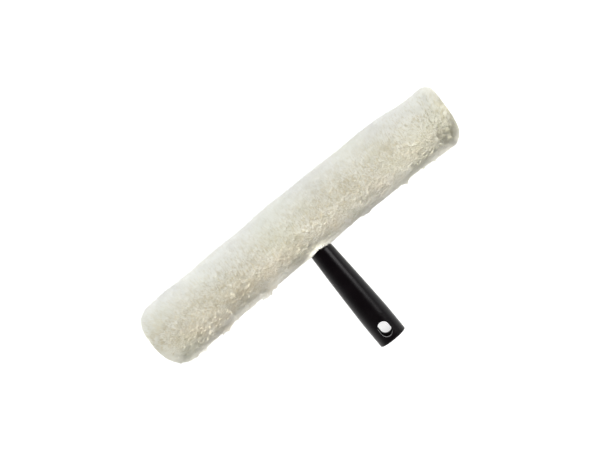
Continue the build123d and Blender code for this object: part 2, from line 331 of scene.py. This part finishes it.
def fibres(rng, locks):
    """Centre lines of all fibres in the row frame, with a tone for each and its place on the roll."""
    along, angle = spread(FIBRES, rng)
    root = np.stack(fleece_point(along, angle, np.ones(FIBRES)), -1)
    own = np.array([locks["tree"].find(p)[1] for p in root])
    s = np.linspace(0, 1, FIBRE_RINGS)[None, :]
    turn = (locks["angle"][own] - angle + math.pi) % (2 * math.pi) - math.pi
    gather = rng.uniform(*GATHER, FIBRES) * unevenness(angle)
    lean = locks["lean"][own] + rng.normal(0, 0.45 * MM, (FIBRES, 2)) * unevenness(angle)[:, None]
    x0, r0, nx, nr = profile.at(along)
    round_handle = np.hypot(x0, ROOT_R * angle)
    near = np.exp(-(((round_handle - HUG_AT) / HUG_WIDTH) ** 2))
    hug = HUG * near / np.maximum(round_handle, 1 * MM)
    lean -= np.stack([x0, ROOT_R * angle], -1) * hug[:, None]
    swing = s**1.4
    radius = np.maximum(r0, 5 * MM) + 6 * MM  # where a shift round the bar is measured
    shift_along = gather * (locks["along"][own] - along) + lean[:, 0]
    shift_angle = gather * turn + lean[:, 1] / radius
    curl = rng.uniform(*CURL, FIBRES) * MM * unevenness(angle)
    phase = locks["twist"][own] + rng.normal(0, 0.7, FIBRES)
    wind = phase[:, None] + s * rng.uniform(*WIND, FIBRES)[:, None]
    a = along[:, None] + shift_along[:, None] * swing + curl[:, None] * s * np.cos(wind)
    t = angle[:, None] + shift_angle[:, None] * swing + curl[:, None] * s * np.sin(wind) / radius[:, None]
    rise = locks["rise"][own] * rng.uniform(*FIBRE_HEIGHT, FIBRES)
    depth = rise[:, None] * (1 - (1 - s) ** 1.5)
    x, out, up = fleece_point(a, t, depth)
    places = zip(STREAK_ALONG * x0, STREAK_ROUND * ROOT_R * angle)
    streak = np.array([noise.noise(Vector((p, q, 2.0))) for p, q in places])
    tone = locks["tone"][own] + rng.normal(0, 0.15, FIBRES)
    tone = tone - STREAK_DEPTH * unevenness(angle) * smooth(0.05, 0.4, streak)
    outward = to_row(nx, nr * np.cos(angle), nr * np.sin(angle)) - np.array(BAR)
    return {
        "lines": keep_clear(x, out, up),
        "tone": tone,
        # browner wear and painted shade at each fibre's place
        "darkening": wear_and_shade_at(x0, angle),
        "along": along,
        "angle": angle,
        "girth": rng.uniform(*GIRTH, FIBRES),
        "outward": outward,
    }


def unit(v):
    return v / np.maximum(np.linalg.norm(v, axis=-1, keepdims=True), 1e-12)


def set_values(mesh, name, values):
    """Stores one number for each point of the mesh, for its material to read."""
    layer = mesh.attributes.new(name, "FLOAT", "POINT")
    layer.data.foreach_set("value", values.astype(np.float32))


def fibre_mesh(name, pile, chosen):
    """Closed three-sided tubes that end in a point, with a map and the attributes the colour reads."""
    keys = ("lines", "tone", "darkening", "girth", "outward")
    lines, tone, darkening, girth, outward = (pile[key][chosen] for key in keys)
    count, rings = lines.shape[:2]
    tangent = unit(np.gradient(lines, axis=1))
    aside = unit(np.cross(tangent, np.array(SIDE_SPLIT)))
    other = np.cross(tangent, aside)
    thickness = FIBRE_RADIUS * girth[:, None, None, None]
    spin = np.arange(3) * 2 * math.pi / 3
    ring = aside[:, :-1, None] * np.cos(spin)[:, None] + other[:, :-1, None] * np.sin(spin)[:, None]
    tube = lines[:, :-1, None] + ring * thickness
    tube[..., 2] = np.maximum(tube[..., 2], FLOOR_LEAST)
    body = tube.reshape(count, -1, 3)
    verts = np.concatenate([body, lines[:, -1:]], 1)
    per = verts.shape[1]
    faces = []
    for level in range(rings - 2):
        for k in range(3):
            j = (k + 1) % 3
            a, b = level * 3 + k, level * 3 + j
            faces += [(a, b, b + 3), (a, b + 3, a + 3)]
    last = (rings - 2) * 3
    faces += [(last + k, last + (k + 1) % 3, per - 1) for k in range(3)]
    faces.append((2, 1, 0))
    faces = np.array(faces)
    all_faces = (faces[None] + np.arange(count)[:, None, None] * per).reshape(-1, 3)
    mesh = bpy.data.meshes.new(name)
    mesh.vertices.add(count * per)
    mesh.vertices.foreach_set("co", verts.astype(np.float32).ravel())
    mesh.loops.add(len(all_faces) * 3)
    mesh.loops.foreach_set("vertex_index", all_faces.astype(np.int32).ravel())
    mesh.polygons.add(len(all_faces))
    mesh.polygons.foreach_set("loop_start", np.arange(0, len(all_faces) * 3, 3, dtype=np.int32))
    mesh.polygons.foreach_set("use_smooth", np.ones(len(all_faces), bool))
    mesh.update(calc_edges=True)
    level_of = np.concatenate([np.repeat(np.arange(rings - 1), 3), [rings - 1]]) / (rings - 1)
    set_values(mesh, "along", np.tile(level_of, count))
    set_values(mesh, "tone", np.repeat(tone, per))
    # browner wear and painted shade, for the colour to read
    set_values(mesh, "darkening", np.repeat(darkening, per))
    lay_map(mesh, faces, count, rings)
    own = np.concatenate([ring.reshape(count, -1, 3), tangent[:, -1:]], 1)
    lit = unit(SOFTNESS * outward[:, None] + (1 - SOFTNESS) * own)
    mesh.normals_split_custom_set_from_vertices(lit.reshape(-1, 3))
    ob = bpy.data.objects.new(name, mesh)
    bpy.context.scene.collection.objects.link(ob)
    return ob


# places in one fibre's cell of the map, as shares of the cell
MAP_TIP = (0.5, 0.95)
MAP_SIDES = (0.08, 0.84)  # where the sides start, and their spread
MAP_LENGTH = (0.1, 0.7)  # where the length starts, and its run
MAP_ROOT = [0.02, 0.1, 0.02]  # heights of the three corners that close the root


def lay_map(mesh, faces, count, rings):
    """One small cell of the map for each fibre: its length runs up the cell, its sides across."""
    per_row = math.ceil(math.sqrt(count))
    cell = 1 / per_row
    corner_u, corner_v = [], []
    tip = (rings - 1) * 3
    for f in faces:
        ks = [v % 3 if v < tip else 0 for v in f]
        for v, k in zip(f, ks):
            if v == tip:
                corner_u.append(MAP_TIP[0])
                corner_v.append(MAP_TIP[1])
            else:
                wrapped = 3 if (k == 0 and 2 in ks) else k
                corner_u.append(MAP_SIDES[0] + MAP_SIDES[1] * wrapped / 3)
                corner_v.append(MAP_LENGTH[0] + MAP_LENGTH[1] * (v // 3) / (rings - 2))
    corner_v[-3:] = MAP_ROOT
    u, v = np.array(corner_u), np.array(corner_v)
    index = np.arange(count)
    place = np.stack([(index % per_row) * cell, (index // per_row) * cell], -1)
    uv = place[:, None] + np.stack([u, v], -1)[None] * cell
    layer = mesh.uv_layers.new(name="OFBake")
    layer.data.foreach_set("uv", uv.astype(np.float32).ravel())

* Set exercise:
Print the material above once more, exactly.

* Full output:
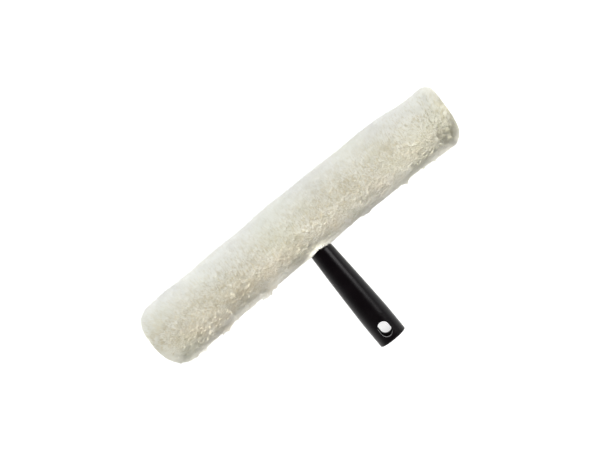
Continue the build123d and Blender code for this object: part 2, from line 331 of scene.py. This part finishes it.
def fibres(rng, locks):
    """Centre lines of all fibres in the row frame, with a tone for each and its place on the roll."""
    along, angle = spread(FIBRES, rng)
    root = np.stack(fleece_point(along, angle, np.ones(FIBRES)), -1)
    own = np.array([locks["tree"].find(p)[1] for p in root])
    s = np.linspace(0, 1, FIBRE_RINGS)[None, :]
    turn = (locks["angle"][own] - angle + math.pi) % (2 * math.pi) - math.pi
    gather = rng.uniform(*GATHER, FIBRES) * unevenness(angle)
    lean = locks["lean"][own] + rng.normal(0, 0.45 * MM, (FIBRES, 2)) * unevenness(angle)[:, None]
    x0, r0, nx, nr = profile.at(along)
    round_handle = np.hypot(x0, ROOT_R * angle)
    near = np.exp(-(((round_handle - HUG_AT) / HUG_WIDTH) ** 2))
    hug = HUG * near / np.maximum(round_handle, 1 * MM)
    lean -= np.stack([x0, ROOT_R * angle], -1) * hug[:, None]
    swing = s**1.4
    radius = np.maximum(r0, 5 * MM) + 6 * MM  # where a shift round the bar is measured
    shift_along = gather * (locks["along"][own] - along) + lean[:, 0]
    shift_angle = gather * turn + lean[:, 1] / radius
    curl = rng.uniform(*CURL, FIBRES) * MM * unevenness(angle)
    phase = locks["twist"][own] + rng.normal(0, 0.7, FIBRES)
    wind = phase[:, None] + s * rng.uniform(*WIND, FIBRES)[:, None]
    a = along[:, None] + shift_along[:, None] * swing + curl[:, None] * s * np.cos(wind)
    t = angle[:, None] + shift_angle[:, None] * swing + curl[:, None] * s * np.sin(wind) / radius[:, None]
    rise = locks["rise"][own] * rng.uniform(*FIBRE_HEIGHT, FIBRES)
    depth = rise[:, None] * (1 - (1 - s) ** 1.5)
    x, out, up = fleece_point(a, t, depth)
    places = zip(STREAK_ALONG * x0, STREAK_ROUND * ROOT_R * angle)
    streak = np.array([noise.noise(Vector((p, q, 2.0))) for p, q in places])
    tone = locks["tone"][own] + rng.normal(0, 0.15, FIBRES)
    tone = tone - STREAK_DEPTH * unevenness(angle) * smooth(0.05, 0.4, streak)
    outward = to_row(nx, nr * np.cos(angle), nr * np.sin(angle)) - np.array(BAR)
    return {
        "lines": keep_clear(x, out, up),
        "tone": tone,
        # browner wear and painted shade at each fibre's place
        "darkening": wear_and_shade_at(x0, angle),
        "along": along,
        "angle": angle,
        "girth": rng.uniform(*GIRTH, FIBRES),
        "outward": outward,
    }


def unit(v):
    return v / np.maximum(np.linalg.norm(v, axis=-1, keepdims=True), 1e-12)


def set_values(mesh, name, values):
    """Stores one number for each point of the mesh, for its material to read."""
    layer = mesh.attributes.new(name, "FLOAT", "POINT")
    layer.data.foreach_set("value", values.astype(np.float32))


def fibre_mesh(name, pile, chosen):
    """Closed three-sided tubes that end in a point, with a map and the attributes the colour reads."""
    keys = ("lines", "tone", "darkening", "girth", "outward")
    lines, tone, darkening, girth, outward = (pile[key][chosen] for key in keys)
    count, rings = lines.shape[:2]
    tangent = unit(np.gradient(lines, axis=1))
    aside = unit(np.cross(tangent, np.array(SIDE_SPLIT)))
    other = np.cross(tangent, aside)
    thickness = FIBRE_RADIUS * girth[:, None, None, None]
    spin = np.arange(3) * 2 * math.pi / 3
    ring = aside[:, :-1, None] * np.cos(spin)[:, None] + other[:, :-1, None] * np.sin(spin)[:, None]
    tube = lines[:, :-1, None] + ring * thickness
    tube[..., 2] = np.maximum(tube[..., 2], FLOOR_LEAST)
    body = tube.reshape(count, -1, 3)
    verts = np.concatenate([body, lines[:, -1:]], 1)
    per = verts.shape[1]
    faces = []
    for level in range(rings - 2):
        for k in range(3):
            j = (k + 1) % 3
            a, b = level * 3 + k, level * 3 + j
            faces += [(a, b, b + 3), (a, b + 3, a + 3)]
    last = (rings - 2) * 3
    faces += [(last + k, last + (k + 1) % 3, per - 1) for k in range(3)]
    faces.append((2, 1, 0))
    faces = np.array(faces)
    all_faces = (faces[None] + np.arange(count)[:, None, None] * per).reshape(-1, 3)
    mesh = bpy.data.meshes.new(name)
    mesh.vertices.add(count * per)
    mesh.vertices.foreach_set("co", verts.astype(np.float32).ravel())
    mesh.loops.add(len(all_faces) * 3)
    mesh.loops.foreach_set("vertex_index", all_faces.astype(np.int32).ravel())
    mesh.polygons.add(len(all_faces))
    mesh.polygons.foreach_set("loop_start", np.arange(0, len(all_faces) * 3, 3, dtype=np.int32))
    mesh.polygons.foreach_set("use_smooth", np.ones(len(all_faces), bool))
    mesh.update(calc_edges=True)
    level_of = np.concatenate([np.repeat(np.arange(rings - 1), 3), [rings - 1]]) / (rings - 1)
    set_values(mesh, "along", np.tile(level_of, count))
    set_values(mesh, "tone", np.repeat(tone, per))
    # browner wear and painted shade, for the colour to read
    set_values(mesh, "darkening", np.repeat(darkening, per))
    lay_map(mesh, faces, count, rings)
    own = np.concatenate([ring.reshape(count, -1, 3), tangent[:, -1:]], 1)
    lit = unit(SOFTNESS * outward[:, None] + (1 - SOFTNESS) * own)
    mesh.normals_split_custom_set_from_vertices(lit.reshape(-1, 3))
    ob = bpy.data.objects.new(name, mesh)
    bpy.context.scene.collection.objects.link(ob)
    return ob


# places in one fibre's cell of the map, as shares of the cell
MAP_TIP = (0.5, 0.95)
MAP_SIDES = (0.08, 0.84)  # where the sides start, and their spread
MAP_LENGTH = (0.1, 0.7)  # where the length starts, and its run
MAP_ROOT = [0.02, 0.1, 0.02]  # heights of the three corners that close the root


def lay_map(mesh, faces, count, rings):
    """One small cell of the map for each fibre: its length runs up the cell, its sides across."""
    per_row = math.ceil(math.sqrt(count))
    cell = 1 / per_row
    corner_u, corner_v = [], []
    tip = (rings - 1) * 3
    for f in faces:
        ks = [v % 3 if v < tip else 0 for v in f]
        for v, k in zip(f, ks):
            if v == tip:
                corner_u.append(MAP_TIP[0])
                corner_v.append(MAP_TIP[1])
            else:
                wrapped = 3 if (k == 0 and 2 in ks) else k
                corner_u.append(MAP_SIDES[0] + MAP_SIDES[1] * wrapped / 3)
                corner_v.append(MAP_LENGTH[0] + MAP_LENGTH[1] * (v // 3) / (rings - 2))
    corner_v[-3:] = MAP_ROOT
    u, v = np.array(corner_u), np.array(corner_v)
    index = np.arange(count)
    place = np.stack([(index % per_row) * cell, (index // per_row) * cell], -1)
    uv = place[:, None] + np.stack([u, v], -1)[None] * cell
    layer = mesh.uv_layers.new(name="OFBake")
    layer.data.foreach_set("uv", uv.astype(np.float32).ravel())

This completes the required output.